Pyrolyse : le recyclage par voie chimique

La pyrolyse consiste en une dégradation, ou craquage, des molécules de polymère soumis à une température élevée (entre 300 et 900°C) pour obtenir de plus petites molécules. Le processus se fait en l'absence d'oxygène, contrairement à la combustion lors de l'incinération, et ne produit pas de COou autre gaz toxiques ou polluants. En sortie, la phase liquide obtenue peut être réutilisée pour reformer des polymères.

Four de pyrolyse ouvert, exposant le tube dans lequel transite
l'échantillon de plastiques. Crédit : Sophie Klaimy

Dans les déchets plastiques, les emballages constituent la plus grosse part des déchets produits (40% en Europe) et représentent un vrai gaspillage de ressources, dans la mesure où ce sont des produits à très courte durée de vie. Partant de ce constat, Sophie Klaimy a décidé de travailler dans le cadre de sa thèse sur la meilleure façon de traiter ces déchets.

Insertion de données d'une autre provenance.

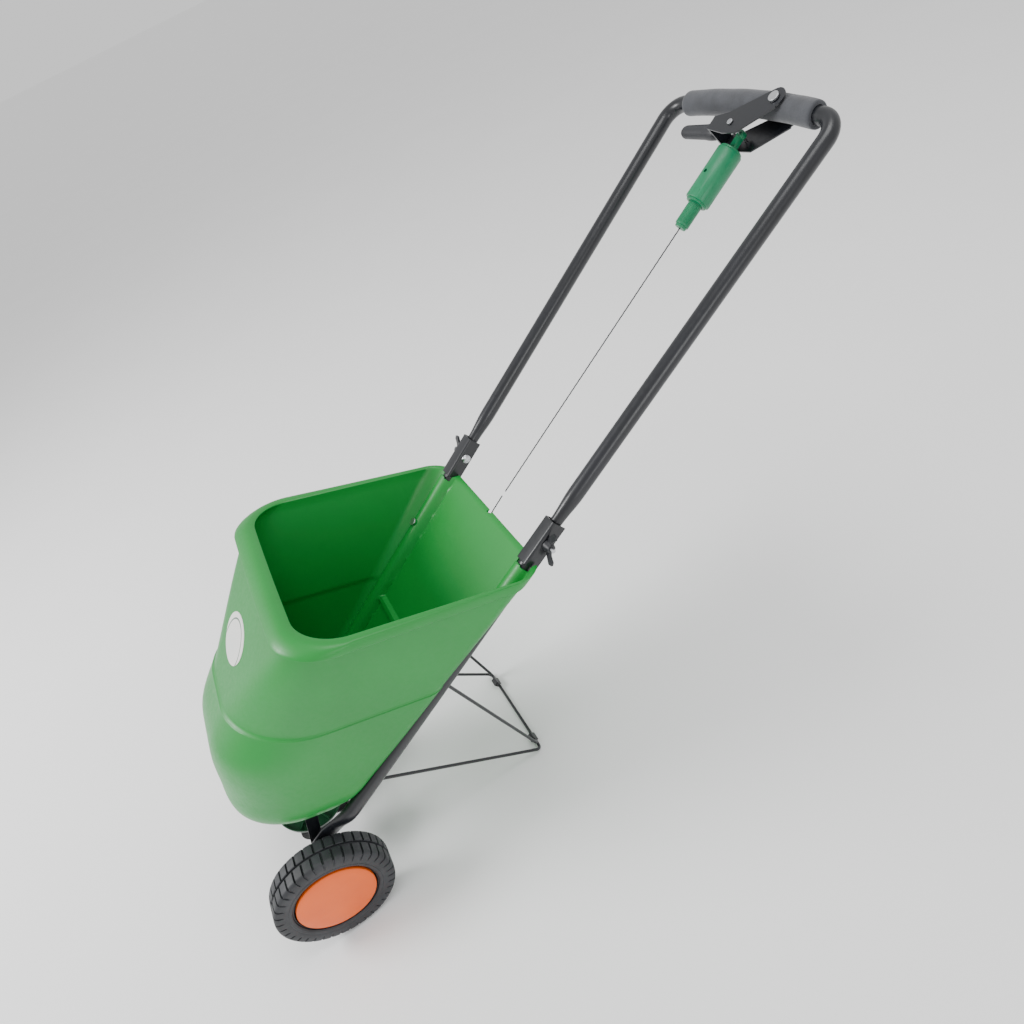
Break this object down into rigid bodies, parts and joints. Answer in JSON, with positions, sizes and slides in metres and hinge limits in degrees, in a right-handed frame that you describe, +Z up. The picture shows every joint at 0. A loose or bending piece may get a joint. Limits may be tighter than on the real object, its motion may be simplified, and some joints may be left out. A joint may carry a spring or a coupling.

Pour cela, elle a déterminé un modèle de polymères réaliste, c'est-à-dire un mélange représentatif des déchets d'emballages jeté dans nos poubelles (polyéthylène, polypropylène, polystyrène...). Ainsi, un procédé optimisé pour ce mélange dispense d'avoir à trier les déchets en amont.

Billes de résines polymères utilisées
pour modéliser les déchets domestiques

"Le but est de maximiser la part de phase liquide. Pour cela, on utilise la pyrolyse flash : on montre la température très rapidement à 600°C" précise Sophie Klaimy. Pour craquer les molécules sans avoir à monter trop haut en température, un catalyseur est nécessaire.

Structure moléculaire d'une zéolithe.
Image par Yiyi (CC BY-SA 3.0)

Dans l'équipe, on utilise des minéraux appelés zéolithes dont la structure microscopique (voir ci-contre) présente des pores de taille contrôlable. L'objectif de la thèse de Sophie Klaimy est de comprendre comment la taille de ces pores influe sur la sélectivité du craquage, pour déterminer les conditions expérimentales favorisant la phase liquide en sortie. Quant à la phase gazeuse produite, elle peut en principe être utilisée pour fournir une partie de l'énergie nécessaire au chauffage.

Conclusion

En aval du cycle de vie des matières plastiques, des progrès peuvent être obtenus en matière de recyclage, la France ne faisant pas partie des bons élèves en Europe.

Les techniques de pyrolyse, comme d’autres approches par voie chimique, pourraient permettre de pallier en partie les diverses limites du recyclage des plastiques. Hors recyclage, les plastiques biodégradables (à ne pas confondre avec les plastiques bio-sourcés) peuvent avoir un intérêt lorsqu'ils peuvent remplacer les polymères classiques. Des recherches récentes ont également proposé un nouveau polymère facilement dépolymérisable et donc potentiellement recyclable à l'infini, ou encore une enzyme mangeuse de plastique pour lutter contre la pollution.

Toutefois, en attendant que ces promesses techniques se réalisent, il convient de garder à l'esprit que le meilleur déchet demeure celui qu'on ne produit pas. Aussi, la réduction de la consommation d'emballages, ainsi que la réutilisation des produits doivent être la priorité.